U.S. Secretary of State Antony Blinken, who also was attending the Munich conference, said in a statement issued as Harris spoke that "we reserve crimes against humanity determinations for the most egregious crimes."

The new determination underlines the "staggering extent" of suffering inflicted on Ukrainian civilians and "also reflects the deep commitment of the United States to holding members of Russia's forces and other Russian officials accountable for their atrocities," he said.

Russia's nearly yearlong invasion of Ukraine, has dominated discussions at the Munich conference, an annual gathering of security and defense officials from around the world. Harris told the assembled participants: "Let us all agree -- on behalf of all the victims, both known and unknown, justice must be served."

"Such is our moral interest," she said. "We also have a significant strategic interest."

"No nation is safe in a world where one country can violate the sovereignty and territorial integrity of another, where crimes against humanity are committed with impunity, where a country with imperialist ambitions can go unchecked," Harris added.

If Russian President Vladimir Putin succeeds in attacking international rules and norms, "other nations could feel emboldened to follow his violent example," she said. "Other authoritarian powers could seek to bend the world to their will, through coercion, disinformation and even brute force."

Harris' audience Saturday didn't include any Russian officials. Conference organizers decided not to invite them this year.

Amid the Western officials defending arms supplies to Ukraine, China's top diplomat, Wang Yi, stood out by calling for an end to the war through peace talks, saying Beijing was "deeply worried about the expansion and long-term effect of this war."

China has refused to condemn Russia's invasion of Ukraine or to impose sanctions on Moscow like Western nations have done. Without naming any countries, Wang said "there may be forces" that don't want the war to stop anytime soon.

"What they care about is not the life and death of the Ukrainian people, nor the increasing damage to Europe. They probably have bigger strategic goals than Ukraine," he said.
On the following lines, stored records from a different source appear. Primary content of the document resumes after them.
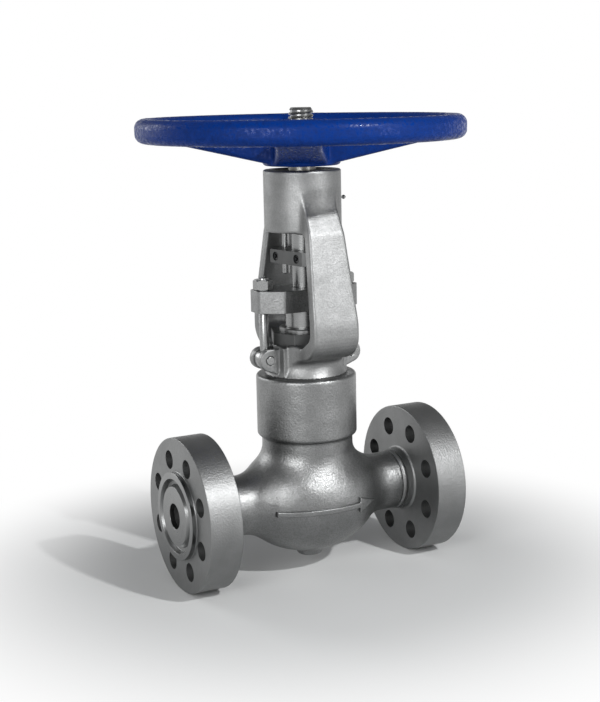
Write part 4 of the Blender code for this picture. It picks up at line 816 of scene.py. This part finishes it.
def makeStemNut():
    low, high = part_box("stem_nut")
    wide = (high.x - low.x) / 2
    base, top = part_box("lower_thrust_bearing")[1].z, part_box("upper_thrust_bearing")[0].z
    neck, waist, bore = 24.5 * mm, 21 * mm, 19.35 * mm
    waistLow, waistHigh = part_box("bearing_cap")[1].z - 4 * mm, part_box("handwheel")[0].z + 4 * mm
    profile = [(bore, low.z), (bore, high.z), (neck, high.z), (neck, waistHigh), (waist, waistHigh),
               (waist, waistLow), (neck, waistLow), (neck, top - 0.3 * mm), (wide, top - 0.3 * mm),
               (wide, base + 0.3 * mm), (neck, base + 0.3 * mm), (neck, low.z)]
    turnedPiece("stemNut", profile, 1 * mm, nickelIron, "wheel", ["stem_nut"])


makeStemNut()


def nutPiece(name, node, sides, flats, bore, turn, edge, material, body):
    low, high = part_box(node)
    centre = (low + high) / 2
    height = high.z - low.z
    outer = flats / 2 / math.cos(math.pi / sides)
    piece = newPiece(name, prismShape(polygon(sides, flats, turn), 0, height), material, None)
    if sides == 6:  # a hexagon's corners are turned off at 30 degrees, the octagon is only milled
        drop = (outer - flats / 2) * 1.1
        slope = drop * math.tan(math.radians(30)) * 1.6
        limit = [(0, 0), (outer - drop, 0), (outer + 1e-4, slope), (outer + 1e-4, height - slope),
                 (outer - drop, height), (0, height)]
        carve(piece, [turnedShape(limit, 96)], "INTERSECT")
    hole = [(0, -1e-3), (bore + 1e-3, -1e-3), (bore + 1e-3, 0), (bore, 1e-3), (bore, height - 1e-3),
            (bore + 1e-3, height), (bore + 1e-3, height + 1e-3), (0, height + 1e-3)]
    carve(piece, [turnedShape(hole, 64)])
    softenEdges(piece, edge, 2, 28)
    piece.data.transform(Matrix.Translation((centre.x, centre.y, low.z)))
    handOver(piece, body, [node])
    return piece


nutPiece("bonnetNut", "bonnet_nut", 8, 101.6 * mm, 40.3 * mm, 0, 2.2 * mm, shadeDarkenedGuideMetal, "frame")
nutPiece("handwheelNut", "handwheel_nut", 6, 64 * mm, 24.8 * mm, 0, 0.5 * mm, turnedMetal, "wheel")

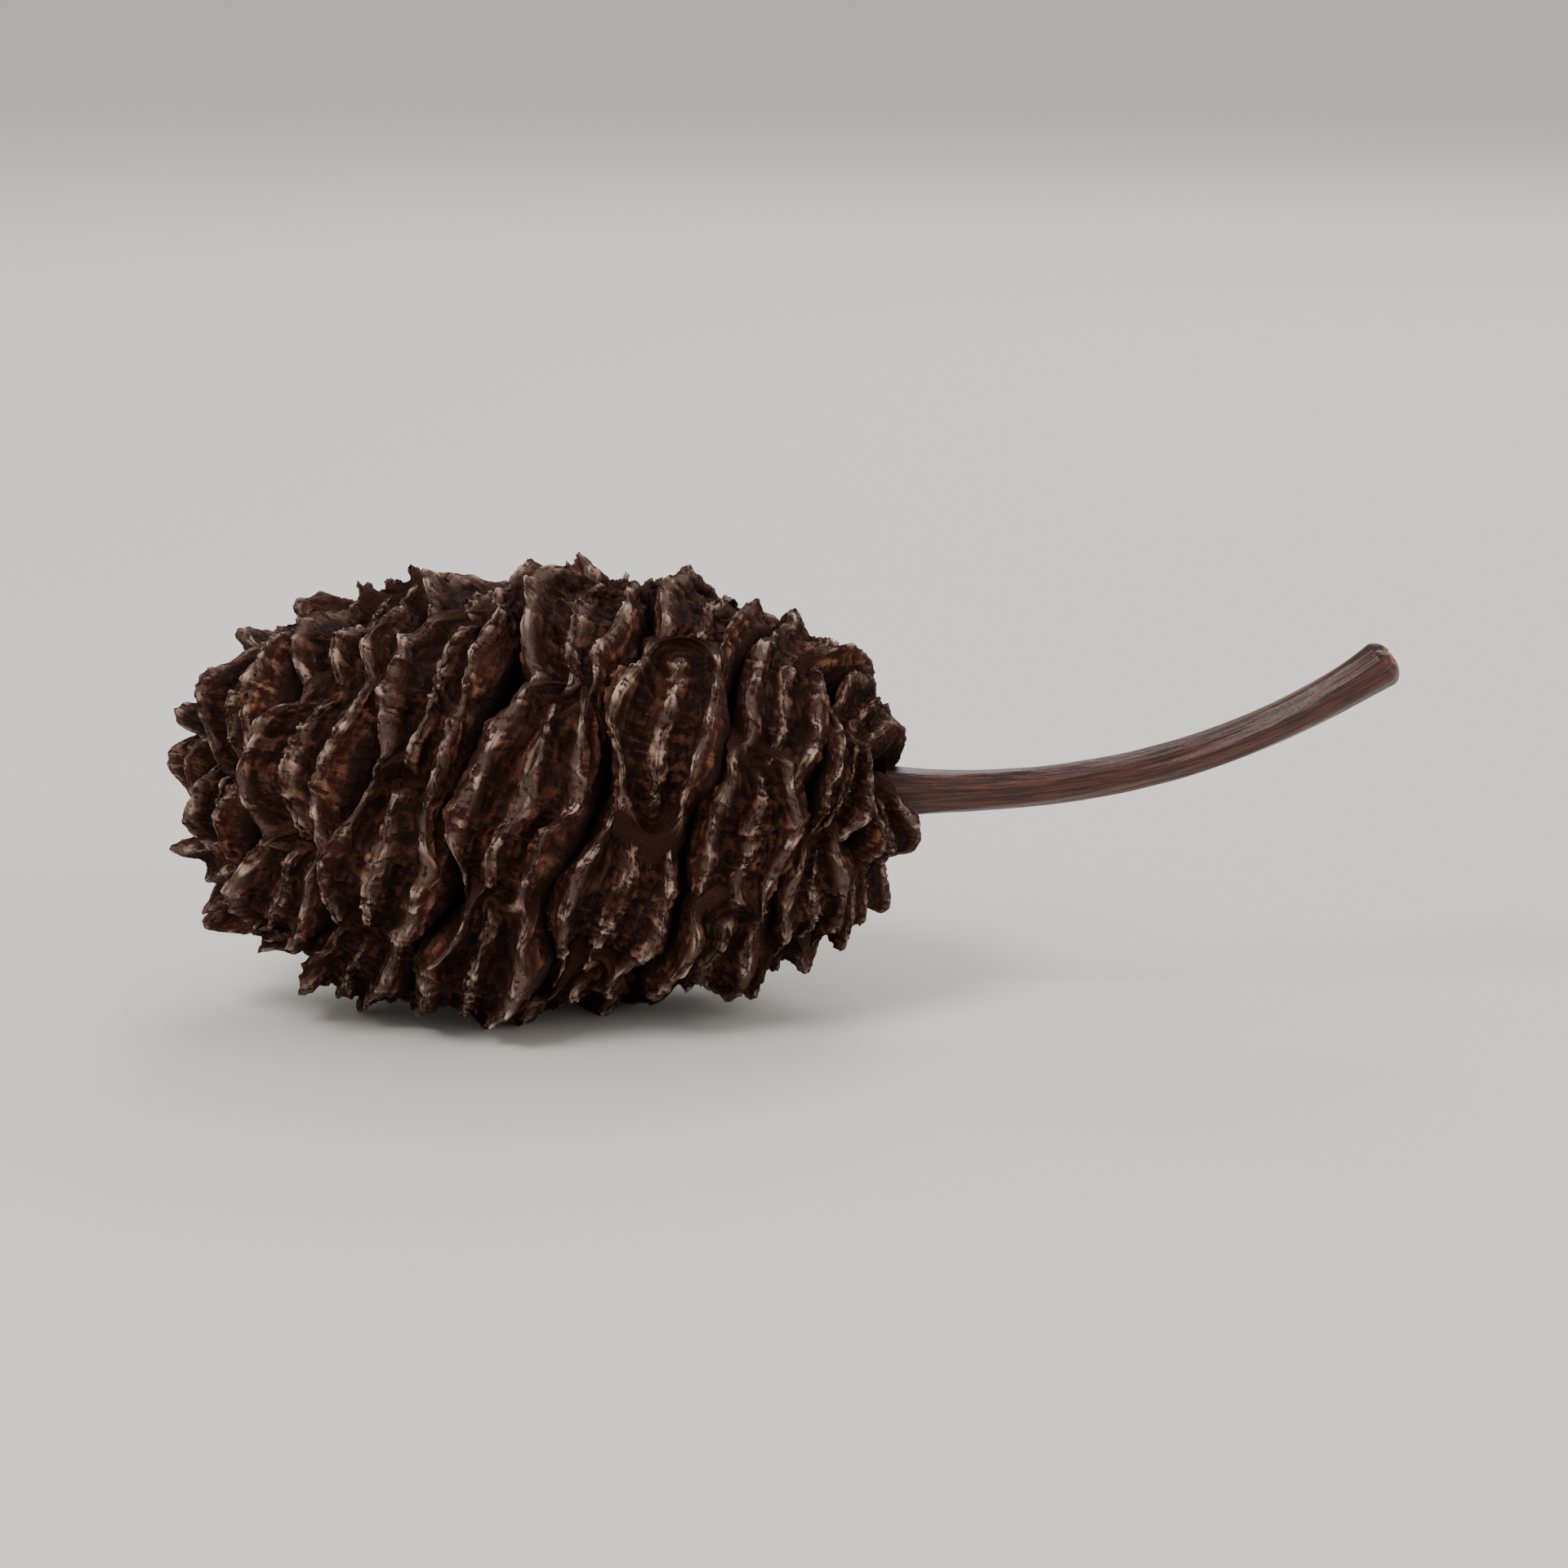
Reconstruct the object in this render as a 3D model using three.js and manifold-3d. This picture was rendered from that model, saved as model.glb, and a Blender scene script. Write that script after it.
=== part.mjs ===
// A black alder cone: the woody fruit cone, closed up and dry, lying on its side with its stalk.
// Millimetres, +Z up. The cone is drawn with its axis along +Y, from the stalk to the tip, and is
// then turned so that the tip points along -X and the stalk along +X. The origin is on the ground
// under the middle of the whole part.

import * as THREE from "three";
import { mergeVertices } from "three/addons/utils/BufferGeometryUtils.js";
import Module from "manifold-3d";

// Driving dimensions
const bodyLength = 18.2; // over the rims of the scales, stalk end to tip
const bodyDiameter = 11.5; // over the rims of the scales, at the thickest place
const stalkLength = 12.3; // from the neck of the core to the far end
const stalkDiameter = 1.0;

// Shape of the body: a superellipse turned about the axis, a little fuller towards the tip
const halfLength = bodyLength / 2;
const bodyRadius = bodyDiameter / 2;
const fullness = 0.86; // 1 is an ellipse, less is blunter at both ends
const tipLean = 0.05; // share by which the tip half is fuller than the stalk half
const firstAngle = 0.3; // where on the outline the scales begin, in radians from the stalk end
const lastAngle = Math.PI - 0.24; // and where they end, near the tip

// The scales, in the spiral order in which the cone grew
const scaleCount = 54;
const goldenAngle = Math.PI * (3 - Math.sqrt(5));
const rowSkip = 3; // every third scale lies next to the last one along a row
const rowTurn = rowSkip * goldenAngle - 2 * Math.PI; // how far round the next one in the row is
const widthShare = 1.0; // width of a scale over the distance to the next one in its row
const heightShare = 0.96; // height of a rim over the distance to the next row
const rootPull = 0.55; // the roots lie closer together along the axis than the rims do
const rootDrop = 1.8; // and nearer the stalk, so the scales lean towards the tip
const unevenReach = 0.055; // how much longer or shorter than the rest a scale may be, as a share
const unevenRoll = 0.08; // and how far it may be turned out of its row, in radians
const restingTurn = 58.8; // degrees the head is rolled about its axis to lie on its widest footing
const footDepth = 0.22; // how much of the lowest rims is worn flat where the cone lies
const shortestEdge = 0.005; // shorter edges, where scales just meet, are closed up

// One scale, ring by ring from its root to its rim: how far out it lies, in scale lengths, and
// its half width and half height there, in half widths and half heights of the whole scale
const scaleRings = [
  [0.2, 0.2, 0],
  [0.76, 0.88, 0.86],
  [0.9, 1.0, 0.82],
  [1.0, 0.93, 0.62],
  [0.91, 0.82, 0.3],
  [0.97, 0.7, 0],
];
const scaleSides = 12;
const boxiness = 3.6; // exponent of the outline of a ring: 2 is an ellipse, more is squarer
const lobeCount = 3; // lobes along each lip of a rim
const lobeHeight = 0.12; // how far they stand up, in half heights
const lobeReach = 0.03; // and how far out, in scale lengths
const rimWrap = 0.11; // how far the ends of a rim bend back round the cone, in scale lengths
const endDrop = 0.06; // and how much further they drop to let the next rim in, in scale lengths
const rimBow = 0.12; // how far they bend towards the tip, in half heights

// The core that carries the scales, and the neck where the stalk joins it
const coreShare = 0.6; // core radius over body radius
const coreSpan = 0.8; // core length over body length
const coreSides = 10;
const coreRings = 7;
const neckRadius = 0.75;
const neckY = 0.8 - halfLength;

// The stalk
const stalkSides = 12;
const stalkRings = 16;
const stalkRise = 0.275; // how far it has risen at its far end, over its length
const stalkCurl = 2.6; // exponent of the rise: the bend is near the far end
const footSwell = 0.4; // how much thicker it is where it joins the cone, as a share
const footSpread = 12; // and how fast that dies away
const scarSwell = 0.22; // how much thicker it is at the scar where it left the twig
const scarSpread = 14;
const scarRound = 0.35; // how far its end is rounded off

const wasm = await Module();
wasm.setup();

// The same shape with one vertex at each corner
function welded(geometry) {
  geometry.deleteAttribute("normal");
  geometry.deleteAttribute("uv");
  return mergeVertices(geometry, 1e-4);
}

function solidOf(geometry) {
  return new wasm.Manifold(
    new wasm.Mesh({
      numProp: 3,
      vertProperties: geometry.attributes.position.array,
      triVerts: new Uint32Array(geometry.index.array),
    }),
  );
}

function geometryOf(solid) {
  const mesh = solid.getMesh();
  const geometry = new THREE.BufferGeometry();
  geometry.setAttribute("position", new THREE.BufferAttribute(mesh.vertProperties, 3));
  geometry.setIndex(new THREE.BufferAttribute(mesh.triVerts, 1));
  geometry.computeVertexNormals();
  return geometry;
}

// The outline of the body at an angle from the stalk end (0) to the tip (pi)
function outline(angle) {
  const y = -halfLength * Math.cos(angle);
  const radius = bodyRadius * Math.sin(angle) ** fullness * (1 - tipLean * Math.cos(angle));
  return new THREE.Vector2(radius, y);
}

// A number from -1 to 1 that wanders evenly from one scale to the next
function wander(index, rate) {
  return 2 * ((index * rate) % 1) - 1;
}

// Turns a sine or cosine into that of a squarer outline
function boxy(value) {
  return Math.sign(value) * Math.abs(value) ** (2 / boxiness);
}

// One scale in its own units: x outwards, y across, z towards the tip of the cone. It is a tube
// whose two ends are pressed flat, the root to an edge and the rim to a low ridge in the furrow
// between its two lips.
function unitScale() {
  const rings = scaleRings.toReversed();
  const geometry = new THREE.CylinderGeometry(1, 1, 1, scaleSides, rings.length - 1, true);
  const position = geometry.attributes.position;
  for (let i = 0; i < position.count; i++) {
    const [out, halfWidth, halfHeight] = rings[Math.floor(i / (scaleSides + 1))];
    const turn = (2 * Math.PI * (i % (scaleSides + 1))) / scaleSides;
    const lobe = Math.cos(2 * lobeCount * turn);
    const y = halfWidth * boxy(Math.sin(turn));
    const z = halfHeight * boxy(-Math.cos(turn)) * (1 + lobeHeight * lobe);
    const x = out + lobeReach * halfHeight * lobe - rimWrap * y ** 2 - endDrop * y ** 6;
    position.setXYZ(i, x, y, z + rimBow * out * y ** 2);
  }
  return welded(geometry);
}

// Where a scale sits: its own axes as columns, from its root on the axis to its rim on the body
function scaleMatrix(index) {
  const step = (lastAngle - firstAngle) / (scaleCount - 1);
  const angle = firstAngle + index * step;
  const turn = index * goldenAngle + THREE.MathUtils.degToRad(restingTurn);
  const here = outline(angle);
  const along = outline(angle + step / 2).sub(outline(angle - step / 2));
  const pace = along.length();
  const rowStep = Math.hypot(rowTurn * here.x, rowSkip * pace);
  const rowDistance = (2 * Math.PI * here.x * pace) / rowStep;

  // The rim is rolled to line up with its neighbours along the row.
  const radial = new THREE.Vector3(Math.cos(turn), 0, Math.sin(turn));
  const upward = radial.clone().multiplyScalar(along.x / pace).setY(along.y / pace);
  const sideways = new THREE.Vector3(Math.sin(turn), 0, -Math.cos(turn));
  const normal = new THREE.Vector3().crossVectors(sideways, upward);
  const slope = Math.atan2(rowSkip * pace, rowTurn * here.x);
  const roll = unevenRoll * wander(index, Math.SQRT2) - slope;
  sideways.applyAxisAngle(normal, roll).multiplyScalar((widthShare * rowStep) / 2);
  upward.applyAxisAngle(normal, roll).multiplyScalar((heightShare * rowDistance) / 2);

  const reach = here.x * (1 + unevenReach * wander(index, Math.sqrt(3)));
  const root = new THREE.Vector3(0, rootPull * here.y - rootDrop, 0);
  const outwards = radial.clone().multiplyScalar(reach).setY(here.y).sub(root);
  return new THREE.Matrix4().makeBasis(outwards, sideways, upward).setPosition(root);
}

// The spindle in the middle of the cone, with a neck that meets the stalk
function coreGeometry() {
  const profile = [new THREE.Vector2(0, neckY), new THREE.Vector2(neckRadius, neckY)];
  for (let i = 1; i < coreRings; i++) {
    const point = outline(firstAngle + (i * (Math.PI - firstAngle)) / coreRings);
    profile.push(new THREE.Vector2(coreShare * point.x, coreSpan * point.y));
  }
  profile.push(new THREE.Vector2(0, coreSpan * halfLength));
  return welded(new THREE.LatheGeometry(profile, coreSides));
}

// The core and all the scales in one body
function headSolid() {
  const scale = unitScale();
  let head = solidOf(coreGeometry());
  for (let i = 0; i < scaleCount; i++) {
    head = head.add(solidOf(scale.clone().applyMatrix4(scaleMatrix(i))));
  }
  return head;
}

// The stalk is turned straight and then bent upwards, its sections square to the bend.
function stalkGeometry() {
  const profile = [new THREE.Vector2(0, 0)];
  for (let i = 0; i <= stalkRings; i++) {
    const along = i / stalkRings;
    const foot = footSwell * Math.exp(-footSpread * along);
    const scar = scarSwell * Math.exp(-scarSpread * (1 - along));
    const radius = (stalkDiameter / 2) * (1 + foot + scar);
    profile.push(new THREE.Vector2(radius, along * (stalkLength - scarRound)));
  }
  profile.push(new THREE.Vector2(stalkDiameter / 2 - scarRound / 2, stalkLength));
  profile.push(new THREE.Vector2(0, stalkLength));
  const geometry = new THREE.LatheGeometry(profile, stalkSides);
  const position = geometry.attributes.position;
  for (let i = 0; i < position.count; i++) {
    const along = position.getY(i) / stalkLength;
    const above = -position.getZ(i);
    const rise = stalkRise * stalkLength * along ** stalkCurl;
    const bend = Math.atan(stalkRise * stalkCurl * along ** (stalkCurl - 1));
    position.setY(i, neckY - position.getY(i) + above * Math.sin(bend));
    position.setZ(i, rise + above * Math.cos(bend));
  }
  geometry.computeVertexNormals();
  return geometry;
}

const wholeHead = headSolid();
const groundZ = wholeHead.boundingBox().min[2] + footDepth;
const restingHead = wholeHead.trimByPlane([0, 0, 1], groundZ).asOriginal().simplify(shortestEdge);

const headMaterial = new THREE.MeshStandardMaterial({ color: 0x3a241a, roughness: 0.72, metalness: 0 });
const head = new THREE.Mesh(geometryOf(restingHead), headMaterial);
head.name = "cone_head";

const stalkMaterial = new THREE.MeshStandardMaterial({ color: 0x75503a, roughness: 0.6, metalness: 0 });
const stalk = new THREE.Mesh(stalkGeometry(), stalkMaterial);
stalk.name = "stalk";

const cone = new THREE.Group().add(head, stalk);
cone.rotation.z = Math.PI / 2;
const middle = new THREE.Box3().setFromObject(cone, true).getCenter(new THREE.Vector3());
cone.position.set(-middle.x, -middle.y, -groundZ);

const part = new THREE.Group().add(cone);

export default part;
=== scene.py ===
# %% [markdown]
# # An alder cone
#
# This is the small woody fruit cone of a black alder, closed up and dry, lying on its side
# with its stalk. The solids of the part come first, as a fixed frame in metres: a head with
# its scales, and a stalk. Both are then drawn again in finer form, in the same place, with
# the folds, wrinkles and colours of dry wood.

import math
from collections import namedtuple

import bmesh
import bpy
import numpy as np
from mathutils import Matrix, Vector


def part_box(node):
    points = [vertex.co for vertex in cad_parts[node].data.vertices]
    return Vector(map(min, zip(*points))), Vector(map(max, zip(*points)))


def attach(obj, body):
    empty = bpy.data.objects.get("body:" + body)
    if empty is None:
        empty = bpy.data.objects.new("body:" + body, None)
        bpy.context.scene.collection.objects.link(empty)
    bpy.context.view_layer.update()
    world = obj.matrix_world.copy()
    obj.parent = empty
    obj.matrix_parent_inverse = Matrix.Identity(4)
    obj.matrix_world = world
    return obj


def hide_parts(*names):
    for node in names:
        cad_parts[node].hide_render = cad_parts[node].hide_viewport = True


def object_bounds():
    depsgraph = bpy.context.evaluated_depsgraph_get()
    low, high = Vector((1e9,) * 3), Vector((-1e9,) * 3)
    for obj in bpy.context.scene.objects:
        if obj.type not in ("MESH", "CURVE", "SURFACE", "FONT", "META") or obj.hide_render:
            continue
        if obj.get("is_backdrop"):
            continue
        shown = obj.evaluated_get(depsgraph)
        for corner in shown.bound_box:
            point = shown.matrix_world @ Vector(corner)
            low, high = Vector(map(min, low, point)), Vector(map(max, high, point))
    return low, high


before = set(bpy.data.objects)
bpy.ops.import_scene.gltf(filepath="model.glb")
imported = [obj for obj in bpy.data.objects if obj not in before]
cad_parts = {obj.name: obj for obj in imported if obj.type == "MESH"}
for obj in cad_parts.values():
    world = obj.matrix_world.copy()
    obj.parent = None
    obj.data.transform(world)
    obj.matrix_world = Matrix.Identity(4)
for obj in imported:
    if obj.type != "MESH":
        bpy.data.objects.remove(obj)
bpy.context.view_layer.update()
MM = 0.001

# %% [markdown]
# ## Writing nodes as sums
#
# The cone grows by a rule, so most of it is arithmetic, and so are its colours. A node tree
# that is full of Math nodes is hard to read. Here a socket is wrapped in a small class whose
# operators add those nodes, so a formula in the script looks like the formula itself.

# %% A socket that can be calculated with


class Socket:
    """The output of a node. Each sum written with it adds a Math node."""

    def __init__(self, graph, link):
        self.graph = graph
        self.link = link

    def math(self, operation, *others):
        values = dict(enumerate((self, *others)))
        return self.graph.node("ShaderNodeMath", {"operation": operation}, values)

    def turned_round(self, operation, other):
        return self.graph.node("ShaderNodeMath", {"operation": operation}, {0: other, 1: self})

    def __add__(self, other):
        return self.math("ADD", other)

    def __radd__(self, other):
        return self.math("ADD", other)

    def __sub__(self, other):
        return self.math("SUBTRACT", other)

    def __rsub__(self, other):
        return self.turned_round("SUBTRACT", other)

    def __mul__(self, other):
        return self.math("MULTIPLY", other)

    def __rmul__(self, other):
        return self.math("MULTIPLY", other)

    def __truediv__(self, other):
        return self.math("DIVIDE", other)

    def __rtruediv__(self, other):
        return self.turned_round("DIVIDE", other)

    def __pow__(self, other):
        return self.math("POWER", other)

    def __neg__(self):
        return self.math("MULTIPLY", -1)

    def __abs__(self):
        return self.math("ABSOLUTE")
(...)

Asked on the sidelines of the event about the U.S. determination of crimes against humanity, Ukrainian Foreign Minister Dmytro Kuleba replied that "Russia waged a genocidal war against Ukrainians because they do not recognize our identity and they do not think we deserve to exist as a sovereign nation."

"Everything that stems from that is crimes against humanity, war crimes and various other atrocities committed by the Russian army in the territory of Ukraine," he said. "Let lawyers sort out specifically which act belongs where in terms of legal qualification."

Ukrainian President Volodymyr Zelenskyy urged Western allies in a video address to the Munich conference on Friday to quicken their military support for Ukraine, declaring that "it's speed that life depends on."

Kuleba voiced confidence that Ukraine would eventually receive fighter jets from its partners, despite their current reluctance. He noted that they initially pushed back on providing other heavy weapons that were later delivered or promised, "so the only outstanding type of weapon is planes."

In Munch on Friday, a Ukrainian deputy prime minister, Oleksandr Kubrakov, called for cluster munitions and phosphorous bombs, German media reported. Cluster munitions are banned by an international treaty.

Asked whether he supported calling for such weapons, Kuleba said Ukraine has evidence that Russia uses them.

"We are not party to the convention on the prohibition of cluster ammunition, so legally there are no obstacles for that," he said. "And if we receive one, we will be using it exclusively against military forces of the Russian Federation."